These questions touch on nearly all of the major controversies in the study of mind. They have engaged scores of philosophers, anthropologists, linguists, and psychologists, and they have important implications for politics, law, and religion. Yet despite nearly constant attention and debate, very little empirical work was done on these questions until recently. For a long time, the idea that language might shape thought was considered at best untestable and more often simply wrong. Research in my labs at Stanford University and at MIT has helped reopen this question. We have collected data around the world: from China, Greece, Chile, Indonesia, Russia, and Aboriginal Australia. What we have learned is that people who speak different languages do indeed think differently and that even flukes of grammar can profoundly affect how we see the world. Language is a uniquely human gift, central to our experience of being human. Appreciating its role in constructing our mental lives brings us one step closer to understanding the very nature of humanity.

I often start my undergraduate lectures by asking students the following question: which cognitive faculty would you most hate to lose? Most of them pick the sense of sight; a few pick hearing. Once in a while, a wisecracking student might pick her sense of humor or her fashion sense. Almost never do any of them spontaneously say that the faculty they'd most hate to lose is language. Yet if you lose (or are born without) your sight or hearing, you can still have a wonderfully rich social existence. You can have friends, you can get an education, you can hold a job, you can start a family. But what would your life be like if you had never learned a language? Could you still have friends, get an education, hold a job, start a family? Language is so fundamental to our experience, so deeply a part of being human, that it's hard to imagine life without it. But are languages merely tools for expressing our thoughts, or do they actually shape our thoughts?

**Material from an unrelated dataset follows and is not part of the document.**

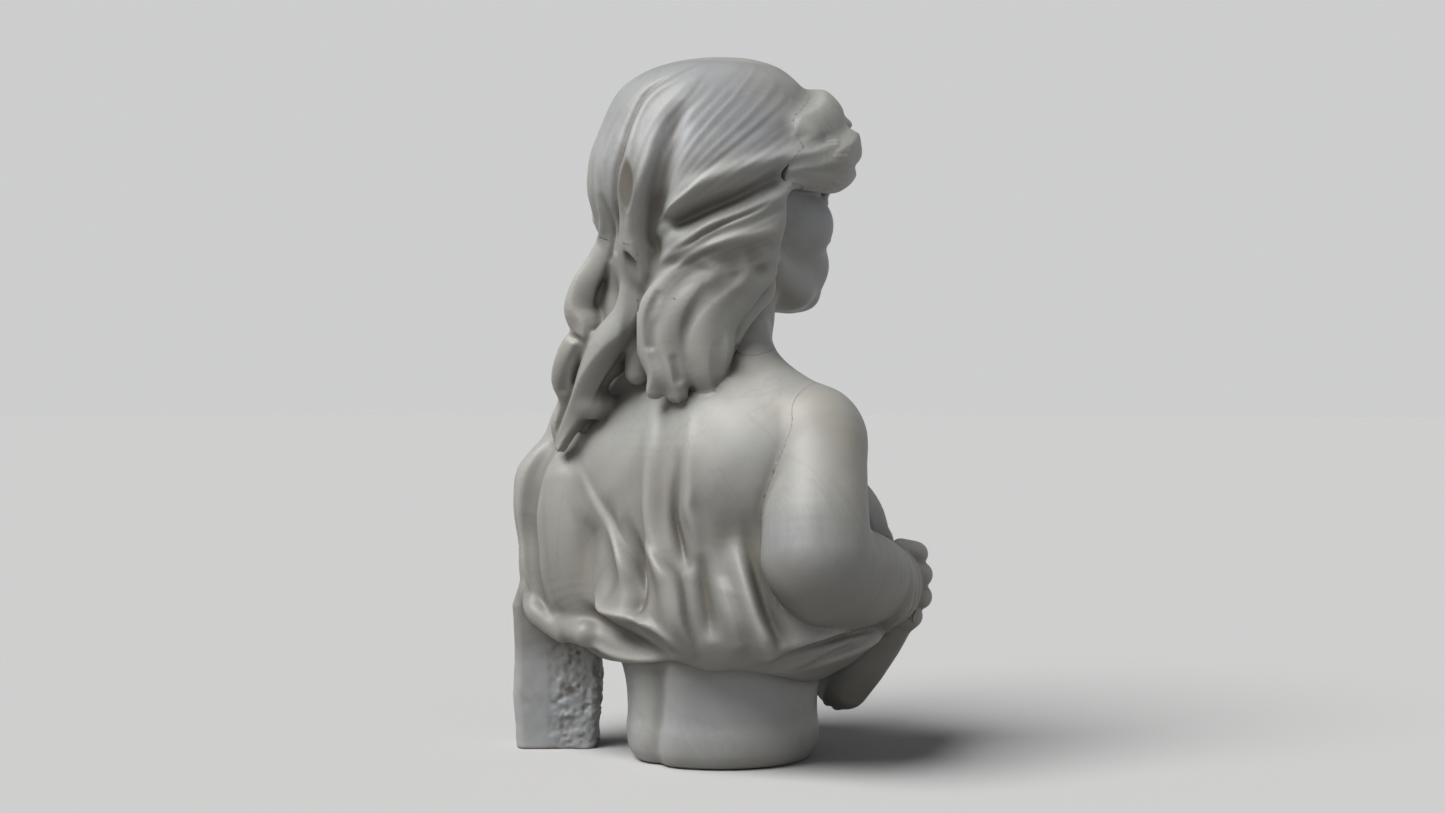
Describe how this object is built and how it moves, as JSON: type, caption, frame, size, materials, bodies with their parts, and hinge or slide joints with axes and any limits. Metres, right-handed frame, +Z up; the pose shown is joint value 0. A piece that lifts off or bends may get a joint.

Most questions of whether and how language shapes thought start with the simple observation that languages differ from one another. And a lot! Let's take a (very) hypothetical example. Suppose you want to say, "Bush read Chomsky's latest book." Let's focus on just the verb, "read." To say this sentence in English, we have to mark the verb for tense; in this case, we have to pronounce it like "red" and not like "reed." In Indonesian you need not (in fact, you can't) alter the verb to mark tense. In Russian you would have to alter the verb to indicate tense and gender. So if it was Laura Bush who did the reading, you'd use a different form of the verb than if it was George. In Russian you'd also have to include in the verb information about completion. If George read only part of the book, you'd use a different form of the verb than if he'd diligently plowed through the whole thing. In Turkish you'd have to include in the verb how you acquired this information: if you had witnessed this unlikely event with your own two eyes, you'd use one verb form, but if you had simply read or heard about it, or inferred it from something Bush said, you'd use a different verb form.

Clearly, languages require different things of their speakers. Does this mean that the speakers think differently about the world? Do English, Indonesian, Russian, and Turkish speakers end up attending to, partitioning, and remembering their experiences differently just because they speak different languages? For some scholars, the answer to these questions has been an obvious yes. Just look at the way people talk, they might say. Certainly, speakers of different languages must attend to and encode strikingly different aspects of the world just so they can use their language properly.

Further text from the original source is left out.